Ayeisha Thomas-Smith

What’s your full name?

Ayeisha Thomas-Smith

How old are you?


Where were you born/brought up?

Born in Birmingham, moved to Leeds 7-18 and then London ever since.

What do you do for a living?

I work for a not-for-profit network that builds the capacity of people for social and economic justice. This includes working with and training organisers, activists, campaigners and others in skills like how to speak in the media, developing a coherent political strategy and collaboration methodologies.

What’s your ethnicity?

Mixed black Jamaican and white British.

How did your mum and dad meet?

I’m not actually sure!


How old were you when you became conscious that people saw you differently? What impact did that have on you?

Very early on, when I was in the early years of primary school, so 6 or 7 I guess. I knew no one else really looked like me, but a couple of kids also asked me why I was brown and called me names. It was obviously upsetting, but I also think it instilled in me a sense of otherness that ultimately protected me and drove me to be ambitious and always focused on my goals.



Did you want to change your appearance when you were a child?

Yes, absolutely. I hated my hair so much and did everything I could to change it - chemicals, straighteners etc. I also had a period of bulimia in my teens when I wanted to change my natural body type to look like the girls around me. I spent a good chunk of my life hating the way I look!

Describe your most memorable moments when you were made aware of being mixed race.

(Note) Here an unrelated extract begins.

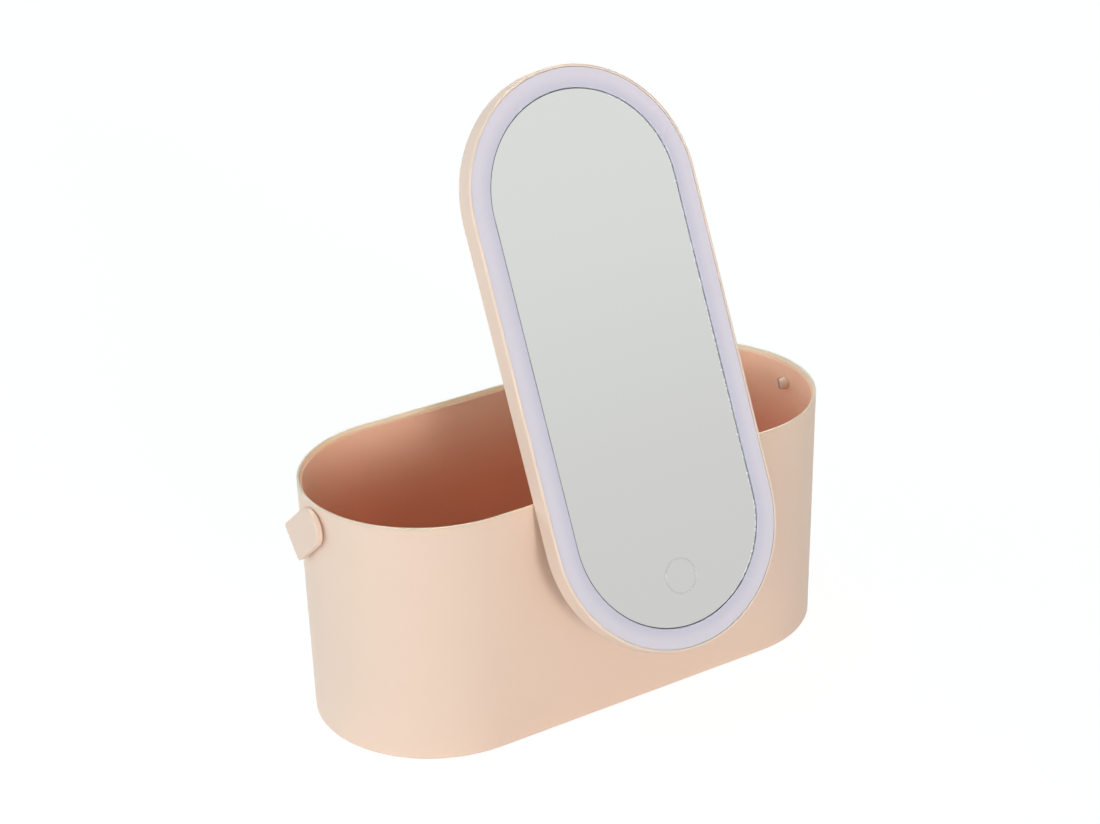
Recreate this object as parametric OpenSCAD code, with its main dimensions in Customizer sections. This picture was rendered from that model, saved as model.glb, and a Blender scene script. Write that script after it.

A black woman on a bus verbally abused me, asking who I thought I was. She said, you’re not black, you’re not white, who the fuck do you think you are? It was really upsetting and alienating. There’ have been lots of incidents of racial abuse based on my blackness other than that, but that one sticks out the most as it was directed at my ‘mixedness’. Another time, I was told in a black salon that they ‘didn’t do light-skinned girls hair’ - after I had made an appointment and travelled across London. This was humiliating and quite scarring really. I find the whole conversation around blackness, especially political blackness so interesting, because as a mixed race person you have absolutely no claim to whiteness, despite it being half of you.

Do you feel your parents prepared you for life as a mixed race person?

Not at all. I don’t have a relationship with my father, or the black side of my family at all really, which made me feel very isolated and lonely growing up in an all white environment. My mum had mental health issues and we struggled with poverty and other issues, so she wasn’t really able to provide the emotional support I needed even if she’d known how. It was really hard at times, but I’m not really sure how either of my parents could have prepared me as they aren’t mixed themselves...it’s a tricky one.

What ignorant comments have you heard about being mixed-race that really rile you?

Most of the comments are more about being a person of colour generally really, but I’ve had a lot of people make assumptions about my parents and what they must be like, i.e. absent father, irresponsible mother etc. It also really annoys me when men openly fetishize ‘light-skin’ girls over darker women, and make comments on that basis that are meant to be flattering. It’s just plain racism and misogyny.

What do you wish people who aren’t mixed-race understood?

That being mixed race is a distinct and unique experience, which can be very isolating and confusing. There is no country in the world or place we could go where everyone looks like us, and we embody a particular contradiction that can be hard to live with. Oh and that we are not just one of our identities, we have hybridity inherent within us.

Do you think mixed race people/families are well represented in the media?

Yes - overrepresented I’d say. My sister is a model and she’s constantly getting approached for jobs, especially for more mainstream ‘family’ brands like Dove and Boots. Her best friend however who’s black, is told by people like channel 4 that she has to have a weave that looks like ‘white hair’ to get an audition! It’s a very poor attempt at diversifying the faces we see in the media.



Back in the late 19th century/early 20th century being mixed race held a stigma, as it was clear proof of interracial relations which was seen as an affront to society’s morals. Do you think it’s easier nowadays to be mixed race or is it more that racism has become subtler?

I definitely think we live in an institutionally racist society, (which I spend a lot of my time organising against) but I would say in my lifetime the stigma around being mixed race specifically has decreased - but this could be because I moved to London when I was 18 and haven’t looked back!


Is being mixed race a burden or a blessing for you?

Definitely a blessing.

Have you felt a struggle with your identity? If so, how did you deal with it and if you are now at peace with who you are, how did you come to a place of self-acceptance?

Certainly when I was younger I felt this struggle, because I just didn’t look like the girls around me and experienced a lot of racism at school. As I’ve gotten older I’ve embraced my identity more, if only because I’ve been forced to! But also because I’ve been more and more surrounded by inspirational women of colour in my work and activism. I think being mixed race and black is a beautiful gift, and I’m grateful for it every day.  

What advice would you give to your younger self?

Embrace who you are! Stop trying to make yourself more like other people and focus on being you.